Bundesarbeitsgericht

Entscheidungsdatum: 25.10.2012


BAG 25.10.2012 - 2 AZR 845/11

Kündigung - qualifiziertes Schriftformerfordernis - Präklusion


Gericht:
Bundesarbeitsgericht
Spruchkörper:
2. Senat
Entscheidungsdatum:
25.10.2012
Aktenzeichen:
2 AZR 845/11
Dokumenttyp:
Urteil
Vorinstanz:
vorgehend ArbG Hamburg, 13. April 2010, Az: 19 Ca 433/09, Urteilvorgehend Landesarbeitsgericht Hamburg, 6. Oktober 2011, Az: 8 Sa 52/10, Urteil
Zitierte Gesetze

Tenor

Die Revision der Beklagten gegen das Urteil des Landesarbeitsgerichts Hamburg vom 6. Oktober 2011 - 8 Sa 52/10 - wird auf ihre Kosten zurückgewiesen.

Tatbestand

1

Die Parteien streiten über die Wirksamkeit einer ordentlichen, betriebsbedingten Kündigung.

2

Die Beklagte betreibt einen Schiffsmeldedienst für die maritime Wirtschaft, der Informationen über Positionen und voraussichtliche Ankunftszeiten von Schiffen zur Verfügung stellt.

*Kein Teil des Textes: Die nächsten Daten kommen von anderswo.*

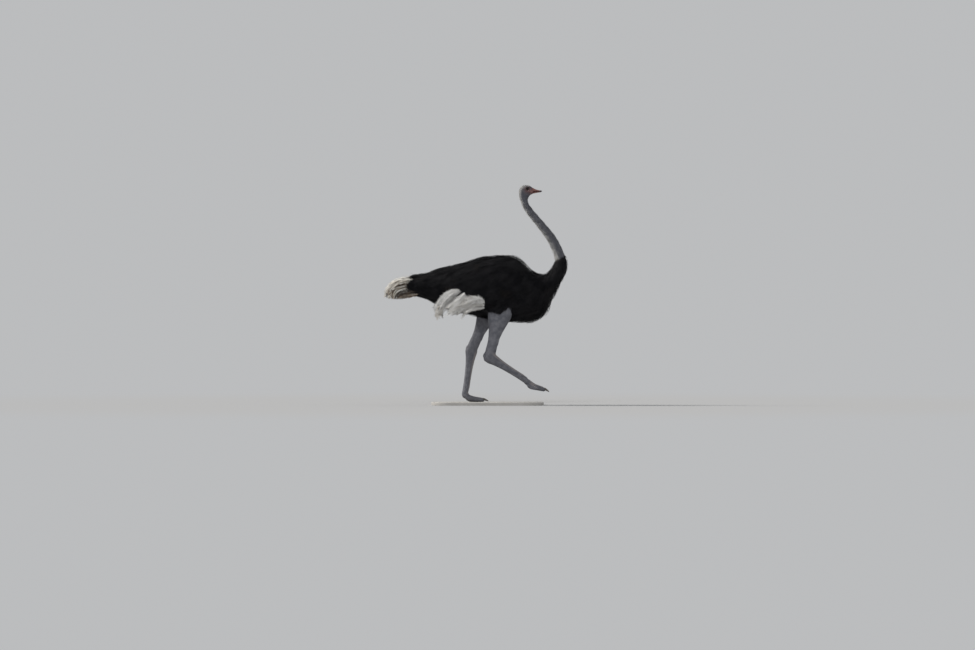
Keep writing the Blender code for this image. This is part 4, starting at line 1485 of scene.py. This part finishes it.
def make_hair(neck):
    """The hairs of crown, face and neck, the collar's short black plumes and the nape's down."""

    def on_crown(points, normals):
        """1 on the crown and nape, and less down the back of the neck."""
        up_back = normals[:, 2] * 0.75 - normals[:, 0] * 0.65
        above_neck = smoothstep(points[:, 2], neck_top - 0.02, neck_top + 0.03)
        return smoothstep(up_back, 0.15, 0.75) * above_neck

    # The side that faces back, towards the key lamp. The neck's down stands denser and longer there,
    # and is painted paler there as painted light.
    def back(normals):
        return smoothstep(-normals[:, 0] + 0.3 * normals[:, 2], -0.1, 0.6)

    def bare_face(points):
        return smoothstep(points[:, 0], bill_low.x - 0.020, bill_low.x - 0.004)

    def crown_keep(points, normals):
        crown = on_crown(points, normals)
        return crown * (1 - bare_face(points)) * (1 - near_eye(points, 0.020))

    def face_keep(points, _):
        on_face = points[:, 2] > neck_top - 0.01
        return on_face * (1 - bare_face(points)) * (1 - near_eye(points, 0.021))

    def neck_keep(points, normals):
        below_head = smoothstep(points[:, 2], neck_top + 0.03, neck_top - 0.09)
        bare = smoothstep(above_collar(points), -0.01, 0.01)
        return below_head * bare * (0.4 + 0.6 * back(normals))

    def collar_keep(points, _):
        return band(above_collar(points), -0.055, -0.040, 0.010, 0.030)

    def nape_keep(points, normals):
        behind = smoothstep(-normals[:, 0], 0.2, 0.7)
        return behind * band(above_collar(points), -0.012, 0.004, 0.03, 0.10)

    hair_coat("crown_hair", neck, 0.0033, crown_keep, length=0.0135, stand=0.55, pale=0.75,
              blade=0.00055, hairs=3, slot="neck_skin")
    hair_coat("face_down", neck, 0.0034, face_keep, length=0.0042, stand=0.30,
              pale=lambda p, n: 0.25 + 0.4 * on_crown(p, n), blade=0.0004, hairs=2)
    # Painted light: the neck's down paler towards the back, where the key lamp falls.
    hair_coat("neck_down", neck, 0.0043, neck_keep, length=lambda p, n: 0.011 + 0.008 * back(n),
              stand=0.32, pale=lambda p, n: 0.30 + 0.70 * back(n), blade=0.0007, hairs=3)
    hair_coat("collar_plumes", neck, 0.0048, collar_keep, length=0.020, stand=0.10, pale=0.0,
              blade=0.0016, hairs=8, kind="black", slot="black_plume")
    hair_coat("nape_plumes", neck, 0.0062, nape_keep, length=0.034, stand=0.45, pale=1.0,
              blade=0.0010, hairs=7)


LASHES = 40
LASH_LENGTH = 0.0185


def make_lashes(lids):
    """Dark bristles along each upper lid, and shorter ones along the lower."""
    roots, ways, ups, lengths = [], [], [], []
    for side, rings in lids.items():
        out, ahead, up = eye_frame(side)
        for angles, length in ((np.linspace(0.10, 0.92, LASHES), LASH_LENGTH),
                               (np.linspace(1.15, 1.85, LASHES // 2), LASH_LENGTH * 0.4)):
            turn = angles * math.pi
            at = np.round(turn / math.tau * LID_ANGLES).astype(int) % LID_ANGLES
            shift = RANDOM.normal(0, 0.0004, (len(at), 3))
            roots.append(rings[3, at] + shift)
            way = (out * 0.70 + np.cos(turn)[:, None] * ahead * 0.60
                   + np.sin(turn)[:, None] * up * 0.50)
            ways.append(unit(way))
            ups.append(np.broadcast_to(out, way.shape))
            lengths.append(np.full(len(at), length))
    roots, ways, ups = (np.concatenate(rows) for rows in (roots, ways, ups))
    parts = bristles(roots, ways, np.concatenate(lengths), blade=0.0009, hairs=2, loose=0.08,
                     fall=0.5, spread=0.0004)
    coat_pieces("lashes", "hair", parts, roots, unit(np.cross(ups, ways)), ups,
                {"pale": np.zeros(len(parts[0]))})


def main():
    add_camera()
    add_world()
    add_floor(add_lights())
    horns = {name: horn_surface(name) for name in ("bill_upper", "bill_lower")}
    body, neck, legs, lids = make_skin(horns)
    make_eyes()
    make_bill(horns, neck)
    make_claws()
    make_stand()
    make_black_coat(body, legs)
    make_tail()
    for side in SIDES:
        make_wing_plumes(side)
    make_hair(neck)
    make_lashes(lids)


main()
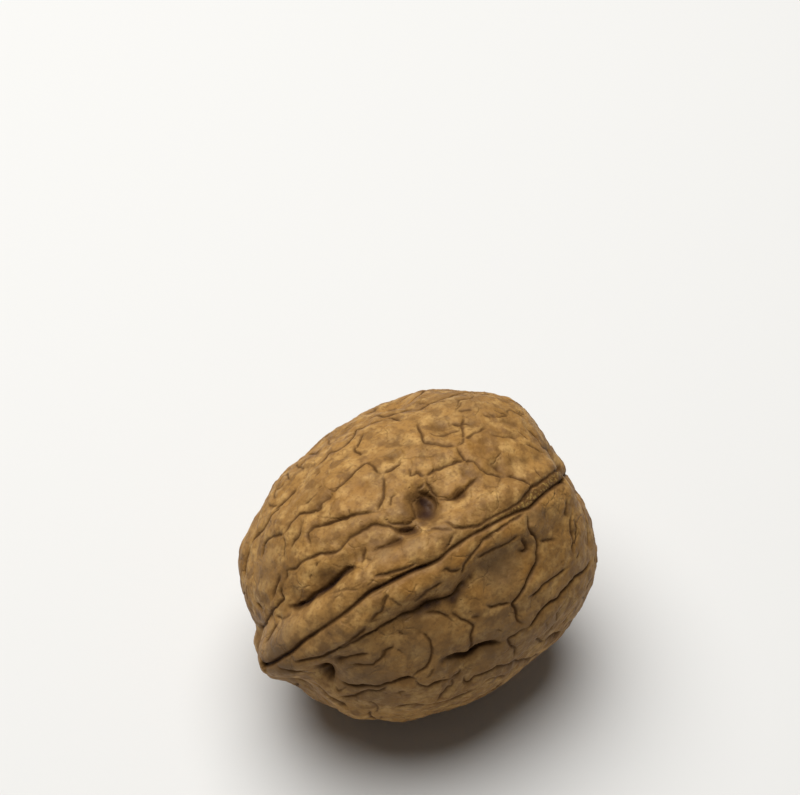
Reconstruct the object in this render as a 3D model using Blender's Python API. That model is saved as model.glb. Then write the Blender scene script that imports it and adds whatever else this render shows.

Der Dienst arbeitet 24 Stunden an sieben Wochentagen. Außerdem bietet die Beklagte die elektronische Datenerfassung für Ausfuhrgüter beim Zoll und die Anmeldung von Gefahrgut in der Schifffahrt als Dienstleistungen an. Bei ihr waren vierzehn Arbeitnehmer beschäftigt, davon sieben - unter ihnen die Klägerin - im Schiffsmeldedienst.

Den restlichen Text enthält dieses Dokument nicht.